I don't understand QFT that well but I have a decent understanding of GR and tensor calc. In the case of GR, subscript and superscript indices signify covariance and contravariance respectively which are linear transformation concepts. In a vector space, tensor components (which include vectors) are considered covariant if they change using the same linear transformation as basis vectors. This can be thought of as tensor components also increasing when basis vectors increase under a change in unit length. For example: a 1-form ω (aka a covector), which is expanded the following way in a vector space V, $$\omega=\omega_\mu\epsilon^\mu$$ contain components which can be interpreted as the 1-form acting on a corresponding basis vector in the vector space. $$\omega_\mu=\omega(\overrightarrow{e_\mu})$$ enter image description here

In this case, our 1-form components change according to the linear transformation: $$\tilde\omega_\nu=\Sigma_{\nu=0}^nA_{\mu\nu}\omega_\mu$$ where I'll denote the matrix A as the covariant linear transformation matrix whose components are the coefficients that relate ω_ν to ω_μ just as the corresponding linear transformation applied to basis vectors also satisfies the matrix A: $$\overrightarrow{e_\nu}=\Sigma_{\nu=0}^n A_{\mu\nu}\overrightarrow{e_\mu}$$ On the other hand, contravariant vector components are ones that change in the opposite way as basis vectors. For example: decreasing the magnitude of a basis vector increases the value of a vector's components. $$\overrightarrow{v}=v^\mu\overrightarrow{e_\mu}$$ Here, the matrix A used to transform basis vectors and 1-forms no longer works with vector components. Therefore, a new contravariant linear transformation matrix B is required so that $$v^\nu=\Sigma_{\nu=0}^n B_{\mu\nu}v^\mu$$ where within the same vector space V, the coefficients in B will either be half or twice the value of the coefficients in A depending on whether A's coefficients increase or decrease respectively.

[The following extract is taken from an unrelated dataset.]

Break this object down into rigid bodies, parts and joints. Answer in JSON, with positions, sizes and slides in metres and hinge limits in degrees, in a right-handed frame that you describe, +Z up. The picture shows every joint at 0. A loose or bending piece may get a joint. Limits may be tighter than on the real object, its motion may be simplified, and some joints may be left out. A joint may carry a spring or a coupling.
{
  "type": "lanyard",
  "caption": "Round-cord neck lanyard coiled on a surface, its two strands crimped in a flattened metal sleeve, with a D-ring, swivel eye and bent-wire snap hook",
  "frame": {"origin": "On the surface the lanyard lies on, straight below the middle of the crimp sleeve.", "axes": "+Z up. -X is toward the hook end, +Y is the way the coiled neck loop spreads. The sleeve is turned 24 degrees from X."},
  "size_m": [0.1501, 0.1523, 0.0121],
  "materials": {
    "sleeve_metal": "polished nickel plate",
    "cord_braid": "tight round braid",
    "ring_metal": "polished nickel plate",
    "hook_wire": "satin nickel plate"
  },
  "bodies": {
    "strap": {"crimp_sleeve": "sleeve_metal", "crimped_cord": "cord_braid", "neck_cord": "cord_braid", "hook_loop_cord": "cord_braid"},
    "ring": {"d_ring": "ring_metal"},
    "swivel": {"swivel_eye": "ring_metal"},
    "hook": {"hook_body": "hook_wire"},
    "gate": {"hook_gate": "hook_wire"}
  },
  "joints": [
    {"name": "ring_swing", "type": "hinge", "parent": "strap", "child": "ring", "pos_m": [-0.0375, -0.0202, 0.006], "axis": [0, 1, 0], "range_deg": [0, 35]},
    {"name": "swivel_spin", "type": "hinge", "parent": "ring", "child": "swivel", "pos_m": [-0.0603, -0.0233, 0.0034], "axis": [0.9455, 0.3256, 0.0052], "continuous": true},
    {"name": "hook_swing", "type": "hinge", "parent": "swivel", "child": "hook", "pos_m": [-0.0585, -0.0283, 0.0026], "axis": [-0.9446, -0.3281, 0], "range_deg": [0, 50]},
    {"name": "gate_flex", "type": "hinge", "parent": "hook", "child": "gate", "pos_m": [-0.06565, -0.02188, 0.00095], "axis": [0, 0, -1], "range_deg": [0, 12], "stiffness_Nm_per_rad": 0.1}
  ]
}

Differentiating between μ and ν just means that μ and ν are not necessarily of equal value (with the exception of a symmetric matrix which, by definition, means that μ = ν).

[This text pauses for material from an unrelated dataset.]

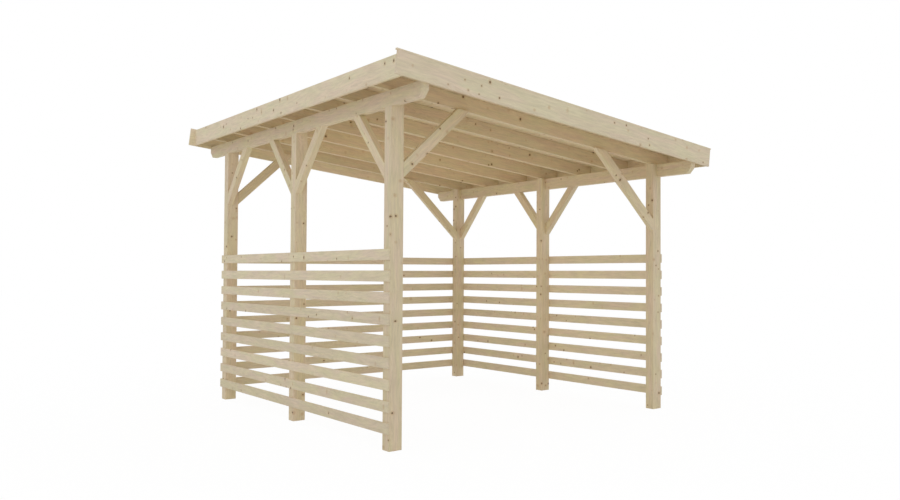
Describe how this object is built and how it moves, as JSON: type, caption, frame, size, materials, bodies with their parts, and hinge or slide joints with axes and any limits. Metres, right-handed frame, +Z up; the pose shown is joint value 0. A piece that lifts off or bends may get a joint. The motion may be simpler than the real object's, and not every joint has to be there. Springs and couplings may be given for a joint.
{
  "type": "carport",
  "caption": "Timber carport with a single sloped roof on posts with knee braces, open at the front, with slatted railings on the other sides.",
  "frame": {"origin": "on the ground at the middle of the grid of six posts, within 9 mm of the bottom centre of the bounding box", "axes": "+X across the carport towards the low side of the roof, +Y along its length from the open front to the back, +Z up"},
  "size_m": [3.6119, 5.046, 3.1597],
  "materials": {
    "post_timber": "planed spruce, untreated, matte",
    "beam_timber": "planed spruce, untreated, matte",
    "rafter_timber": "planed spruce, untreated, matte",
    "brace_timber": "planed spruce, untreated, matte",
    "fascia_board": "planed spruce board, untreated, matte",
    "roof_board": "planed spruce board, untreated, matte",
    "slat_timber": "planed spruce slat, untreated, matte"
  },
  "bodies": {
    "root": {"post_front_left": "post_timber", "post_middle_left": "post_timber", "post_back_left": "post_timber", "post_front_right": "post_timber", "post_middle_right": "post_timber", "post_back_right": "post_timber", "beam_left": "beam_timber", "beam_right": "beam_timber", "rafter_1": "rafter_timber", "rafter_2": "rafter_timber", "rafter_3": "rafter_timber", "rafter_4": "rafter_timber", "rafter_5": "rafter_timber", "rafter_6": "rafter_timber", "rafter_7": "rafter_timber", "brace_front_left_cross": "brace_timber", "brace_front_left_side": "brace_timber", "brace_middle_left_front": "brace_timber", "brace_middle_left_back": "brace_timber", "brace_back_left_cross": "brace_timber", "brace_back_left_side": "brace_timber", "brace_front_right_cross": "brace_timber", "brace_front_right_side": "brace_timber", "brace_middle_right_front": "brace_timber", "brace_middle_right_back": "brace_timber", "brace_back_right_cross": "brace_timber", "brace_back_right_side": "brace_timber", "fascia_front": "fascia_board", "fascia_back": "fascia_board", "fascia_left": "fascia_board", "fascia_right": "fascia_board", "roof_boards": "roof_board", "railing_left": "slat_timber", "railing_back": "slat_timber", "railing_right": "slat_timber"}
  },
  "joints": []
}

To learn more, I recommend watching Eigenchris' playlist on tensor calculus or the book Introduction to Tensor Analysis and the Calculus of Moving Surfaces by Pavel Grinfeld

D'alembert Operator Acting On A Function

Additionally, the d'alembert operator acting on a scalar function Φ can be expanded to reproduce the wave equation (written using the (+,-,-,-) sign convention): $$c^2\frac{\partial^2 \phi}{\partial x^2}=\frac{\partial^2 \phi}{\partial t^2}$$ $$\Box \phi=\partial^\mu\partial_\mu \phi=\eta^{\mu\nu}\partial_\mu\partial_\nu \phi=0$$ $$\partial_0^2\phi-\partial_1^2\phi-\partial_2^2\phi-\partial_3^2\phi=0$$ $$\frac{1}{c^2}\frac{\partial^2 \phi}{\partial t^2}-\frac{\partial^2 \phi}{\partial x^2}-\frac{\partial^2 \phi}{\partial y^2}-\frac{\partial^2 \phi}{\partial z^2}=0$$ $$c^2\left(\frac{\partial^2 \phi}{\partial x^2}+\frac{\partial^2 \phi}{\partial y^2}+\frac{\partial^2 \phi}{\partial z^2}\right)=\frac{\partial^2 \phi}{\partial t^2}$$

Note: tensor indices written in greek characters represent the consideration of time as a dimension whereas indices written in Latin characters discount time, only referring to spatial dimensions.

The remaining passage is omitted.